Over 5,000 Ghanaians in the villages of Sanzule, Krisan and Bakanta, in the Western region, will benefit from a new, solar-powered water system built by Eni Ghana and its Offshore Cape Three Points (OCTP) partners GNPC and Vitol.

The water project consists of one water plant that treats groundwater to World Health Organization (WHO) Standards, in order to provide drinkable water for the inhabitants of Bakanta, Krisan, and Sanzule, three coastal communities in OCTP project area of influence.

 “This water system was designed by to respond to the needs of the communities and in the desire to have a positive impact on their daily lives”, Eni Ghana’s Managing Director Giancarlo Ruiu said. “It was designed with the communities and for the communities, in the spirit of collaboration and dialogue with host countries that is the cornerstone of Eni’s way of doing business, since its foundation”.

The decision to build this water system is based on a needs assessment carried out to understand what interventions the OCTP JV could make in order to improve the standards of living. The lack of good potable water was a major concern for community members: most of these communities were using water from hand-dug wells for domestic activities, including cooking.

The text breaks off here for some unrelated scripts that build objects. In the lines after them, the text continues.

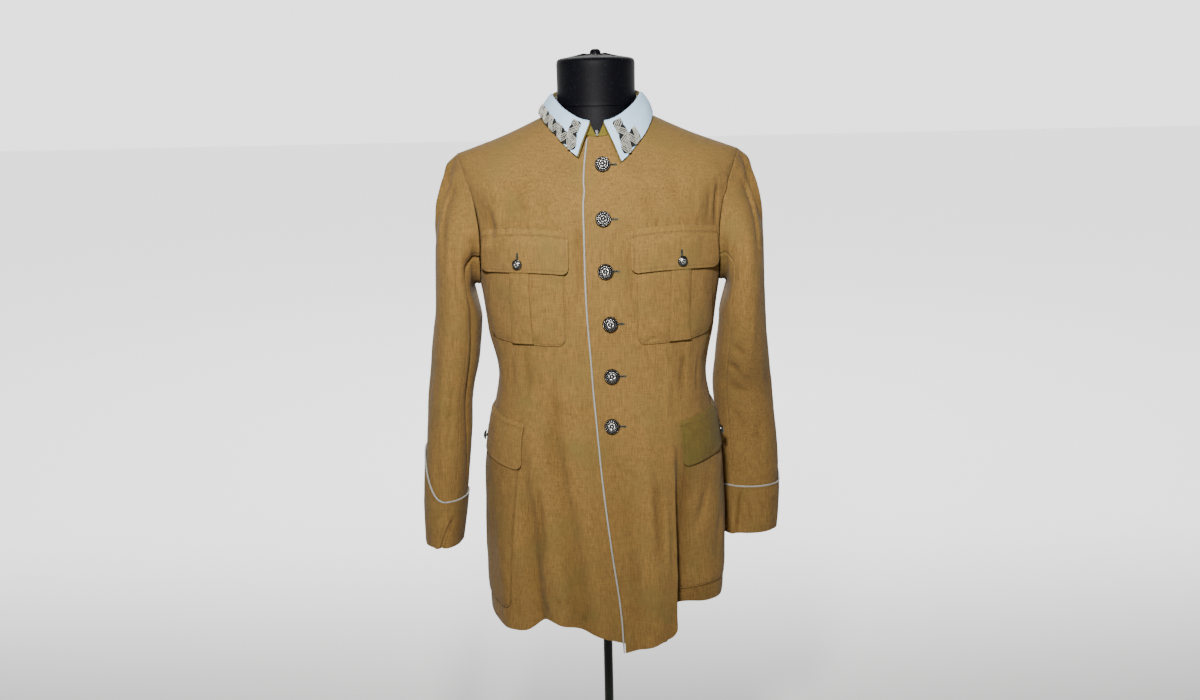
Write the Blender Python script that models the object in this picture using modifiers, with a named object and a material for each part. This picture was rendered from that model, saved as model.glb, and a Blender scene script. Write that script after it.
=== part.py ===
"""Military officer jacket on a limbless dress form.

Metres, +Z up. The front faces -Y and the wearer's left is +X. The pole
stands on the Z axis and the underside of its base lies at Z = 0.

The body of the jacket is one surface, read at an angle round the body and
a level up the body. Its panels are stretches of that surface, and each
piece that lies on a panel is made from the same points, moved out.
"""
import math

import bpy
import numpy as np

# Thickness of the cloth and the room between pieces.
CLOTH = 0.0018
THIN_CLOTH = 0.0010
SEAM = 0.0003
LAYER = 0.0033
REST_GAP = 0.0011

# Dress form.
POLE_RADIUS = 0.008
BASE_RADIUS = 0.190
BASE_HEIGHT = 0.012
SOCKET_RADIUS = 0.026
SOCKET_HEIGHT = 0.050
TORSO_BOTTOM = 0.760
NECK_SEAM_HEIGHT = 1.475
NECK_TOP = 1.552
NECK_RADIUS = 0.0640
KNOB_RADIUS = 0.011
KNOB_FLATNESS = 0.55
# Room between the torso and the jacket: over the chest, more at the arms and
# in the skirt, and more under the lapped fronts, spread over an angle.
TORSO_ROOM = 0.0006
TORSO_EASE = 0.016
TORSO_ARM_EASE = 0.016
TORSO_SKIRT_EASE = 0.020
TORSO_LAP_EASE = 0.0042
TORSO_LAP_SPREAD = 46.0
FORM_COLUMNS = 24
TORSO_LEVELS = (10.75, 10.3, 9.8, 9.4, 9.0, 8.6, 8.0, 7.0, 6.0, 5.0, 4.0, 3.0, 2.0, 1.1)
# Top of the torso: height, half width, half depth, how far its back rises
TORSO_TOP_ROWS = ((NECK_SEAM_HEIGHT, 0.0645, 0.0640, 0.0), (1.458, 0.0665, 0.0680, 0.010))
# Neck, from its flat top down: height, radius
NECK_ROWS = ((NECK_TOP + 0.002, 0.030), (NECK_TOP, 0.052), (NECK_TOP - 0.004, 0.0625),
             (NECK_TOP - 0.012, NECK_RADIUS), (1.512, 0.0636),
             (NECK_SEAM_HEIGHT + SEAM, 0.0645))
POLE_SIDES = 20
BASE_SIDES = 40
BASE_EDGE = 0.004

# Angles run from the wearer's left side (0) by the front (90) to the
# right side (180) and the middle of the back (270).
FRONT = 90.0
RIGHT_SIDE = 180.0

# Levels up the body, one for each row of the table.
HEM, HIP, ARMPIT, SHOULDER, NECK = 0.0, 2.0, 6.0, 9.0, 11.0

# level, height at the side, half width, front depth, back depth,
# front drop, back drop, squareness of the ring
BODY_ROWS = np.array([
    (0.0, 0.570, 0.2010, 0.170, 0.154, 0.000, 0.000, 2.30),
    (1.0, 0.720, 0.2040, 0.160, 0.149, 0.000, 0.000, 2.30),
    (2.0, 0.860, 0.2010, 0.146, 0.138, 0.000, 0.000, 2.30),
    (3.0, 0.950, 0.1900, 0.133, 0.124, 0.000, 0.000, 2.30),
    (4.0, 1.035, 0.1760, 0.123, 0.110, 0.000, 0.000, 2.25),
    (5.0, 1.110, 0.1890, 0.127, 0.112, 0.000, 0.000, 2.25),
    (6.0, 1.185, 0.1990, 0.132, 0.121, 0.000, 0.000, 2.30),
    (7.0, 1.270, 0.2120, 0.132, 0.128, 0.010, 0.005, 2.35),
    (8.0, 1.345, 0.2230, 0.125, 0.128, 0.034, 0.020, 2.35),
    (9.0, 1.402, 0.2310, 0.115, 0.118, 0.060, 0.035, 2.35),
])
YOKE_ROWS = np.array([
    (9.0, 1.402, 0.2310, 0.115, 0.118, 0.060, 0.035, 2.35),
    (10.0, 1.431, 0.1520, 0.101, 0.096, 0.049, 0.016, 2.20),
    (11.0, 1.466, 0.0750, 0.088, 0.075, 0.038, -0.008, 2.00),
])

# Where the panels are cut at the hem, one table for the wearer's left
# panels and one for the right: angle, height
HEM_LEFT = np.array([
    (-90.0, 0.638), (-45.0, 0.634), (0.0, 0.646), (30.0, 0.646), (49.0, 0.649),
    (54.0, 0.645), (59.0, 0.615), (66.0, 0.606), (84.0, 0.588), (110.0, 0.588),
])
HEM_RIGHT = np.array([
    (60.0, 0.604), (86.0, 0.606), (93.0, 0.617), (108.0, 0.637), (118.0, 0.642),
    (128.0, 0.622), (140.0, 0.618), (165.0, 0.624), (180.0, 0.632), (225.0, 0.636),
    (270.0, 0.638),
])

# Height, x of the edge of the front that laps over.
FRONT_EDGE = np.array([
    (0.56, 0.0300), (0.66, 0.0245), (0.76, 0.0115), (0.87, -0.0010),
    (0.98, -0.0100), (1.06, -0.0150), (1.15, -0.0205), (1.28, -0.0225),
    (1.36, -0.0215), (1.43, -0.0140),
])
LAP = 0.070
LAP_STEP = 0.034

# Folds that hang from the waist or the chest. A soft fold is a bell across
# the angle: angle at its top, angle at its foot, level of its top, level of
# its foot, half width in degrees, depth outward in metres.
FOLDS = (
    (121.0, 97.0, 4.6, 0.0, 7.0, -0.010),
    (110.0, 103.0, 3.0, 0.0, 6.0, 0.006),
    (134.0, 121.0, 2.6, 0.0, 6.0, -0.012),
    (146.0, 140.0, 2.4, 0.0, 8.0, 0.006),
    (74.0, 70.0, 4.2, 0.0, 9.0, 0.008),
    (92.0, 86.0, 4.4, 0.6, 7.0, -0.004),
    (228.0, 222.0, 4.2, 0.0, 10.0, -0.012),
    (245.0, 243.0, 4.0, 0.0, 8.0, 0.010),
    (262.0, 260.0, 3.6, 0.0, 7.0, -0.009),
    (282.0, 284.0, 3.9, 0.0, 8.0, 0.009),
    (300.0, 303.0, 4.2, 0.0, 9.0, -0.012),
    (322.0, 326.0, 3.8, 0.0, 9.0, 0.008),
    (36.0, 38.0, 8.6, 6.2, 10.0, -0.004),
    (146.0, 143.0, 8.6, 5.8, 11.0, -0.004),
    (214.0, 218.0, 8.6, 5.6, 10.0, -0.006),
    (326.0, 322.0, 8.6, 5.6, 10.0, -0.006),
)
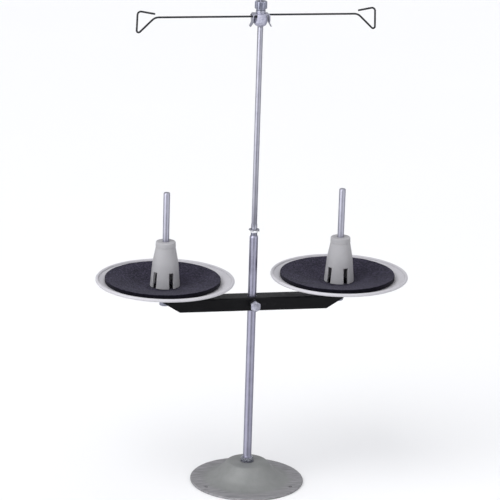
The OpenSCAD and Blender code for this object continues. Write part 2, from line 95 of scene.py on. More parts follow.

The water plant comprises one water system with a fetching point, a water purification equipment (Reverse osmosis, chlorination, filters and UV are used in the purification process), storage tanks with pipes and fittings located at Sanzule community. Water connection pipes take water from the well to fetching points at Bakanta and Krisan, 2-3km apart. The plant is powered by solar energy and is connected to the national grid as a backup.

To increase project awareness amongst community members, WASH campaigns were conducted in schools, churches, door to door and at public gatherings like meetings with the Chiefs and Elders. Hand washing basins were supplied in five schools in the communities.